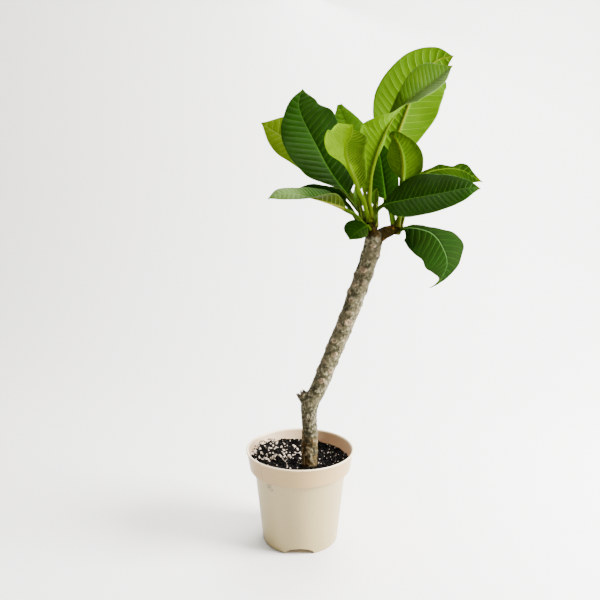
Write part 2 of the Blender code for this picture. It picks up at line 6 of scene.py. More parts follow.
import math
from dataclasses import dataclass

import bmesh
import bpy
import numpy as np
from bpy.props import FloatProperty, FloatVectorProperty, IntProperty, PointerProperty
from mathutils import Matrix, Vector, noise


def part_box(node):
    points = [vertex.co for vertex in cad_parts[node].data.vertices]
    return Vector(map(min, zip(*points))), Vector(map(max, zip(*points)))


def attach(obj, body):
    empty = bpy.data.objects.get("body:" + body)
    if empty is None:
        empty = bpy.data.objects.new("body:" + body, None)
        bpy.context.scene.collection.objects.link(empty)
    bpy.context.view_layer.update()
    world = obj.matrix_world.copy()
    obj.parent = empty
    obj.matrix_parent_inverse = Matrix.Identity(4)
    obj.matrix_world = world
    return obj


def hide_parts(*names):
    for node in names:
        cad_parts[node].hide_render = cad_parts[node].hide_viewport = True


bl_info = {
    "name": "Potted frangipani",
    "version": (1, 0, 0),
    "blender": (4, 5, 0),
    "location": "3D View > Sidebar > Frangipani",
    "description": "Builds a young frangipani in a plastic nursery pot",
    "category": "Add Mesh",
}

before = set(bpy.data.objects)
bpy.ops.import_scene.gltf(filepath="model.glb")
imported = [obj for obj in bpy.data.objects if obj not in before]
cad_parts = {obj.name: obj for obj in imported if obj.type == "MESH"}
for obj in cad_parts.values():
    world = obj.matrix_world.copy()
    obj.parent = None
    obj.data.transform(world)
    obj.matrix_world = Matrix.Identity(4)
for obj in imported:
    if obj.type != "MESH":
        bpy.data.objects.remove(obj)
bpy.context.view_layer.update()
POT_LOW, POT_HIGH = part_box("pot")
AXIS = Vector(((POT_LOW.x + POT_HIGH.x) / 2, (POT_LOW.y + POT_HIGH.y) / 2, 0))
MM = 0.001


def linear(hexcode):
    """An sRGB colour such as 'd8cbb0' as a linear RGB triple."""
    values = [int(hexcode[i : i + 2], 16) / 255 for i in (0, 2, 4)]
    return tuple(v / 12.92 if v <= 0.04045 else ((v + 0.055) / 1.055) ** 2.4 for v in values)


def size_of(label, text, default):
    """A length in metres, given here in millimetres."""
    return FloatProperty(
        name=label, description=text, default=default * MM, min=0, unit="LENGTH", precision=4
    )


def colour_of(label, text, hexcode):
    """A colour, given here as an sRGB hex value."""
    return FloatVectorProperty(
        name=label, description=text, default=linear(hexcode), subtype="COLOR", min=0, max=1, size=3
    )


def power_of(label, text, default):
    """A light's power in watts."""
    return FloatProperty(name=label, description=text, default=default, min=0, unit="POWER")


class PotSettings(bpy.types.PropertyGroup):
    rim_radius: size_of("Rim radius", "Outer radius of the lip", (POT_HIGH.x - POT_LOW.x) / 2 / MM)
    height: size_of("Height", "Height of the pot", POT_HIGH.z / MM)
    wall: size_of("Wall", "Thickness of the wall", 1.5)
    sides: IntProperty(name="Sides", description="Facets round the pot", default=160, min=24)
    body: colour_of("Plastic", "Colour of the moulded plastic", "9d8b5e")
    shade: colour_of("Collar", "Warmer tint of the collar", "a28554")
    # the inner wall's own tint, pinker than the outside
    inside: colour_of("Inside", "Dusty inner wall", "b49a78")
    # painted highlight: the top of the lip is painted paler, as where light catches its rounded edge
    lip: colour_of("Lip", "Pale worn edge of the lip", "dccaa6")
    # also the colour of the painted shade under the collar, besides soil specks, scuffs and the parting
    # line
    dirt_and_painted_shade: colour_of("Dirt", "Soil dust and scuffs", "6a5a42")


class SoilSettings(bpy.types.PropertyGroup):
    crumbs: IntProperty(name="Crumbs", description="Dark crumbs of peat and bark", default=1500, min=0)
    perlite: IntProperty(name="Perlite", description="White perlite grains", default=330, min=0)
    crumb_size: size_of("Crumb size", "Mean width of a crumb", 2.4)
    perlite_size: size_of("Perlite size", "Mean width of a perlite grain", 2.9)
    seed: IntProperty(name="Seed", description="Which random scatter", default=11)
    peat: colour_of("Peat", "Damp peat and bark", "060504")
    white: colour_of("Perlite colour", "Expanded perlite, a little dusty", "bfae9c")


class StemSettings(bpy.types.PropertyGroup):
    voxel: size_of("Detail", "Size of the remeshed bark cells", 0.7)
    scar_height: size_of("Scar height", "How far a leaf scar stands out", 1.1)
    scar_size: size_of("Scar size", "Half width of a leaf scar", 3.6)
    bark: colour_of("Bark", "Grey-olive bark", "5a533b")
    bark_dark: colour_of("Dark bark", "Hollows and old bark", "2a2814")
    # also painted as a highlight on the stem's right side
    wax_and_highlight: colour_of("Wax", "Pale waxy bloom and flakes", "a39a7c")
    scar: colour_of("Scar", "Corky leaf scars", "bb9c7c")
    foot: colour_of("Foot", "Brown old bark near the soil", "4f3d1c")
    young: colour_of("Young bark", "Dark brown side branch", "1e1602")
    fawn: colour_of("Young scars", "Orange-brown spots on young bark", "56360e")
    tip: colour_of("Tip", "Green growing tips", "46480a")


class LeafSettings(bpy.types.PropertyGroup):
    thickness: size_of("Blade thickness", "Thickness of the blade", 0.6)
    relief: size_of("Quilting", "How far the blade puffs up between its veins", 0.5)
    cell: size_of("Detail", "Distance between rows of the blade's mesh", 1.1)


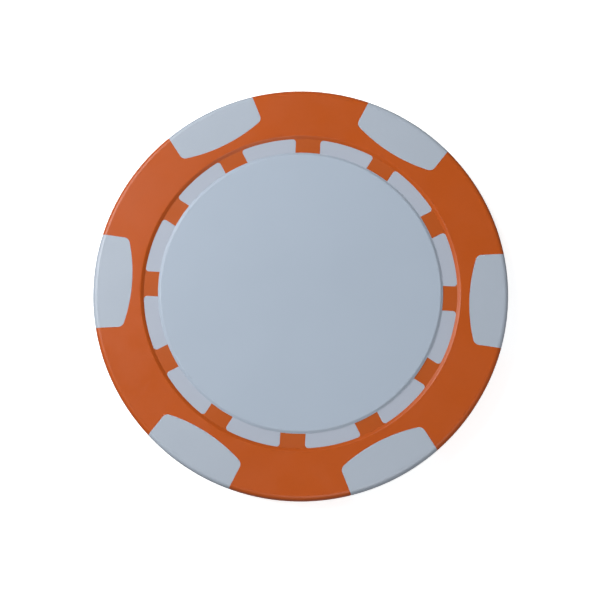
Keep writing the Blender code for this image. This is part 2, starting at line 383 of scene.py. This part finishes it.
class Skin:
    """Collects the sheets of one closed shape, and makes the mesh from them and their repeats."""

    def __init__(self) -> None:
        """Starts with no sheets."""
        self.points: list[Array] = []
        self.faces: list[Array] = []
        self.count = 0

    def add(self, grid: Array, keep: Array | None = None) -> None:
        """Adds one sheet.

        Args:
            grid: Points of shape (rows, columns, 3).
            keep: Which cells are there, of shape (rows - 1, columns - 1), or None for all of them.
        """
        rows, columns = grid.shape[:2]
        index = np.arange(rows * columns).reshape(rows, columns) + self.count
        corners = (index[:-1, :-1], index[:-1, 1:], index[1:, 1:], index[1:, :-1])
        cells = np.stack(corners, axis=-1)
        self.faces.append(cells[keep] if keep is not None else cells.reshape(-1, 4))
        self.points.append(grid.reshape(-1, 3))
        self.count += rows * columns

    def repeated(self, middle: float) -> tuple[Array, Array]:
        """All sheets in every sector, and mirrored across the spot's centre line and the middle plane.

        Args:
            middle: Height of the middle plane.

        Returns:
            Points (n, 3) and quads (m, 4).
        """
        points = np.concatenate(self.points)
        faces = np.concatenate(self.faces)
        turns = [np.array(Matrix.Rotation(2 * HALF_SECTOR * step, 3, "Z")) for step in range(SECTORS)]
        mirrors = [np.array((1.0, side, face)) for side in (1.0, -1.0) for face in (1.0, -1.0)]
        shift = np.array((0.0, 0.0, middle))
        copies = [((points - shift) * mirror) @ turn.T + shift for turn in turns for mirror in mirrors]
        quads = [faces + len(points) * step for step in range(len(copies))]
        return np.concatenate(copies), np.concatenate(quads)

    def build(self, name: str, middle: float, hollow: Array | None = None) -> bpy.types.Object:
        """Makes the object.

        Args:
            name: The piece's name.
            middle: Height of the plane that its two faces mirror in.
            hollow: A sheet that closes on itself, whose faces are turned to face the room inside it.

        Returns:
            The object, smooth except at its sharp edges, with its faces outwards.
        """
        shape = welded(*self.repeated(middle))
        bmesh.ops.recalc_face_normals(shape, faces=shape.faces)
        if hollow is not None:
            room = one_sheet(hollow)
            bmesh.ops.recalc_face_normals(room, faces=room.faces)
            bmesh.ops.reverse_faces(room, faces=room.faces)
            spare = bpy.data.meshes.new("room")
            room.to_mesh(spare)
            room.free()
            shape.from_mesh(spare)
            bpy.data.meshes.remove(spare)
        return finished(name, shape)


def welded(points: Array, faces: Array) -> bmesh.types.BMesh:
    """A bmesh of quads whose coinciding points are made one, without the faces that collapse.

    Args:
        points: Points (n, 3).
        faces: Quads (m, 4) of indices into them.

    Returns:
        The bmesh.
    """
    mesh = bpy.data.meshes.new("sheets")
    mesh.from_pydata(points, [], faces)
    shape = bmesh.new()
    shape.from_mesh(mesh)
    bpy.data.meshes.remove(mesh)
    bmesh.ops.remove_doubles(shape, verts=shape.verts, dist=WELD)
    bmesh.ops.dissolve_degenerate(shape, edges=shape.edges, dist=WELD)
    return shape


def one_sheet(grid: Array) -> bmesh.types.BMesh:
    """A bmesh of a single sheet of points, of shape (rows, columns, 3)."""
    skin = Skin()
    skin.add(grid)
    return welded(skin.points[0], skin.faces[0])


def finished(name: str, shape: bmesh.types.BMesh) -> bpy.types.Object:
    """An object made from a bmesh, shaded smooth except at its sharp edges."""
    mesh = bpy.data.meshes.new(name)
    shape.to_mesh(mesh)
    shape.free()
    mesh.polygons.foreach_set("use_smooth", np.ones(len(mesh.polygons), dtype=bool))
    mesh.set_sharp_from_angle(angle=SHARP_ANGLE)
    piece = bpy.data.objects.new(name, mesh)
    bpy.context.scene.collection.objects.link(piece)
    return piece


def turned(radius: Array, height: Array, columns: int) -> Array:
    """A sheet made by carrying a section, a radius and a height for each row, once round the axis."""
    return polar(radius[:, None], np.linspace(0, FULL_TURN, columns + 1), height[:, None])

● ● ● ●

[Requirement]
Print from the first line through the line that contains "if empty is", please, including both, and leave out every line outside that stretch.

[Solved exercise]
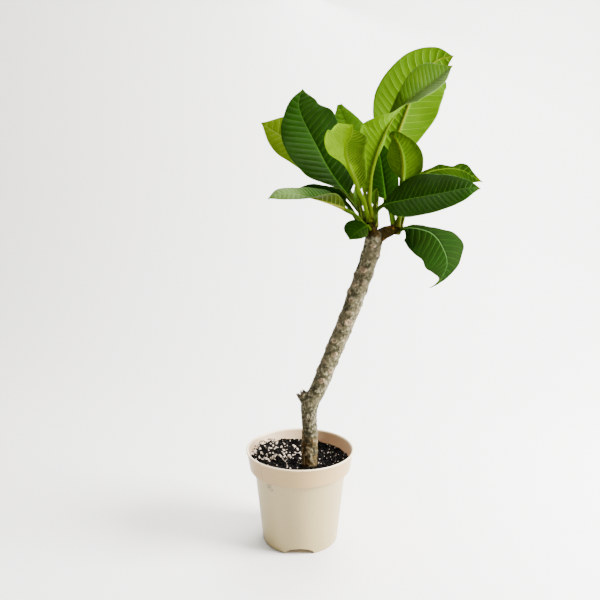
Write part 2 of the Blender code for this picture. It picks up at line 6 of scene.py. More parts follow.
import math
from dataclasses import dataclass

import bmesh
import bpy
import numpy as np
from bpy.props import FloatProperty, FloatVectorProperty, IntProperty, PointerProperty
from mathutils import Matrix, Vector, noise


def part_box(node):
    points = [vertex.co for vertex in cad_parts[node].data.vertices]
    return Vector(map(min, zip(*points))), Vector(map(max, zip(*points)))


def attach(obj, body):
    empty = bpy.data.objects.get("body:" + body)
    if empty is None:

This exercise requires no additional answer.